• The exercise: Repeat each line word for word.

## Begin Recorded data

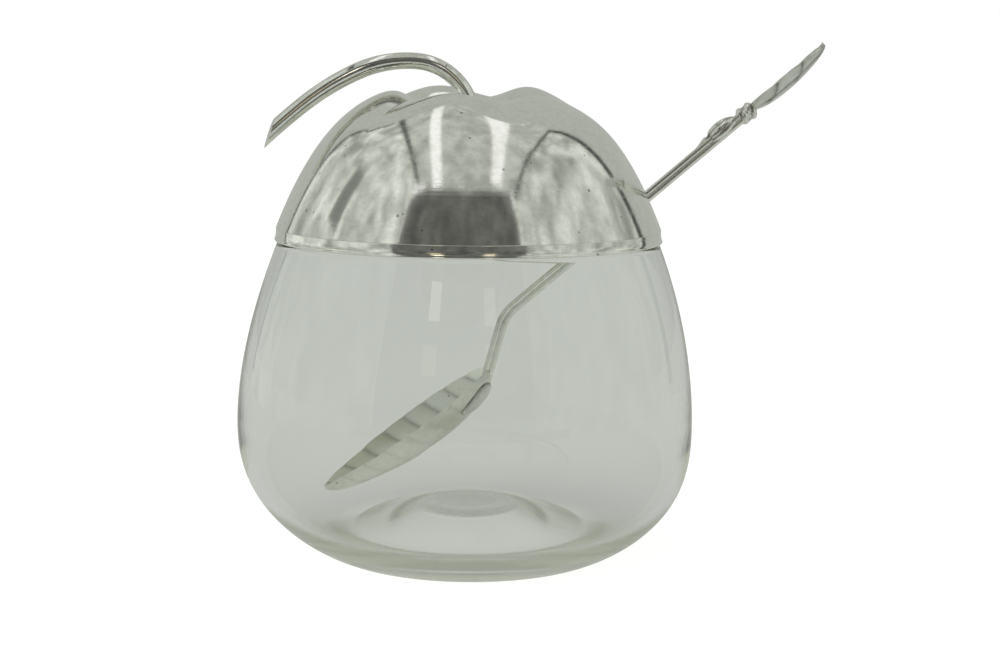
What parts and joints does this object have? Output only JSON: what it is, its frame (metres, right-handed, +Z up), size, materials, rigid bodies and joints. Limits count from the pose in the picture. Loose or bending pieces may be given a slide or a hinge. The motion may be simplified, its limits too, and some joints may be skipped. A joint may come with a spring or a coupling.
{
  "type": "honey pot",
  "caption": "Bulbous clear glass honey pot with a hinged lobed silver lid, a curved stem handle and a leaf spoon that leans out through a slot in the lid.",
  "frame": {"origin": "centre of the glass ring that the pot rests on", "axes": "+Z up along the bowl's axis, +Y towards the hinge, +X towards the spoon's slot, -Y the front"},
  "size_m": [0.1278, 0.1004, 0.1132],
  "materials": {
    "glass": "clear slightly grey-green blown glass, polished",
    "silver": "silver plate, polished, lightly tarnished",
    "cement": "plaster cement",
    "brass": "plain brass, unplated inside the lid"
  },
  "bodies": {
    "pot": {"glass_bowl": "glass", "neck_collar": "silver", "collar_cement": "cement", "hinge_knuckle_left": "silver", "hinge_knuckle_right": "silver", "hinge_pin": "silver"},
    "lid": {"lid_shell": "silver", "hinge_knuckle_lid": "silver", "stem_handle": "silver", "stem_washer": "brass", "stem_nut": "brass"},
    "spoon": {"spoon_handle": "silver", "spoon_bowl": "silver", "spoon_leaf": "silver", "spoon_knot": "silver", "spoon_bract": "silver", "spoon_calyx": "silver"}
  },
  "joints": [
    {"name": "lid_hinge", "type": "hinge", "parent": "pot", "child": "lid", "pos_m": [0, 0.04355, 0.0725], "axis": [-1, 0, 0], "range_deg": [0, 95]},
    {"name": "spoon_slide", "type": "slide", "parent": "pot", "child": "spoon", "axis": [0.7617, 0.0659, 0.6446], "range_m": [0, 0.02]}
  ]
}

## End Recorded data

• The response:
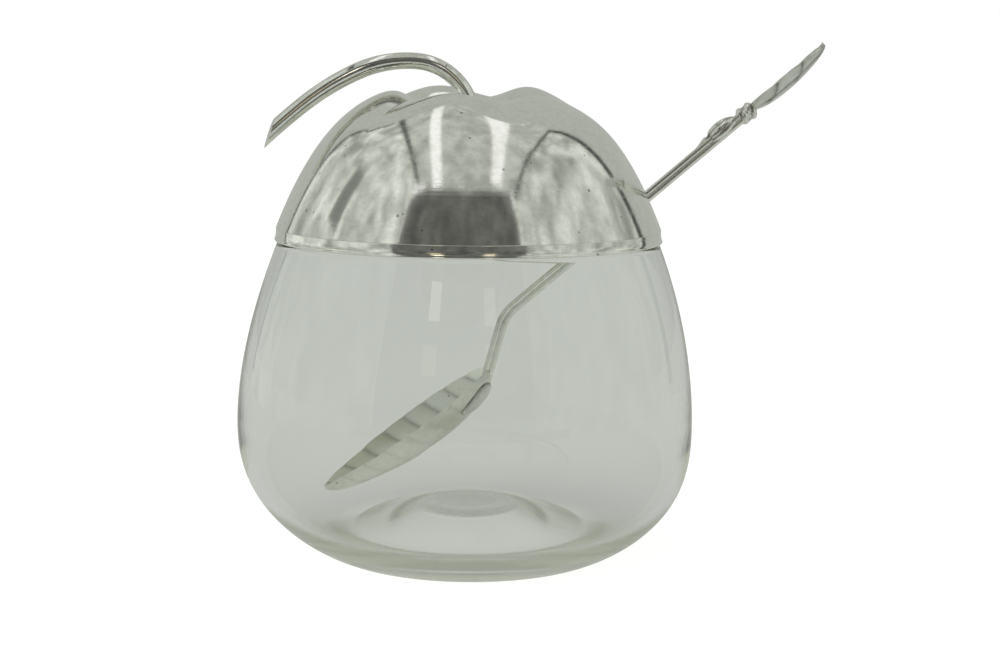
What parts and joints does this object have? Output only JSON: what it is, its frame (metres, right-handed, +Z up), size, materials, rigid bodies and joints. Limits count from the pose in the picture. Loose or bending pieces may be given a slide or a hinge. The motion may be simplified, its limits too, and some joints may be skipped. A joint may come with a spring or a coupling.
{
  "type": "honey pot",
  "caption": "Bulbous clear glass honey pot with a hinged lobed silver lid, a curved stem handle and a leaf spoon that leans out through a slot in the lid.",
  "frame": {"origin": "centre of the glass ring that the pot rests on", "axes": "+Z up along the bowl's axis, +Y towards the hinge, +X towards the spoon's slot, -Y the front"},
  "size_m": [0.1278, 0.1004, 0.1132],
  "materials": {
    "glass": "clear slightly grey-green blown glass, polished",
    "silver": "silver plate, polished, lightly tarnished",
    "cement": "plaster cement",
    "brass": "plain brass, unplated inside the lid"
  },
  "bodies": {
    "pot": {"glass_bowl": "glass", "neck_collar": "silver", "collar_cement": "cement", "hinge_knuckle_left": "silver", "hinge_knuckle_right": "silver", "hinge_pin": "silver"},
    "lid": {"lid_shell": "silver", "hinge_knuckle_lid": "silver", "stem_handle": "silver", "stem_washer": "brass", "stem_nut": "brass"},
    "spoon": {"spoon_handle": "silver", "spoon_bowl": "silver", "spoon_leaf": "silver", "spoon_knot": "silver", "spoon_bract": "silver", "spoon_calyx": "silver"}
  },
  "joints": [
    {"name": "lid_hinge", "type": "hinge", "parent": "pot", "child": "lid", "pos_m": [0, 0.04355, 0.0725], "axis": [-1, 0, 0], "range_deg": [0, 95]},
    {"name": "spoon_slide", "type": "slide", "parent": "pot", "child": "spoon", "axis": [0.7617, 0.0659, 0.6446], "range_m": [0, 0.02]}
  ]
}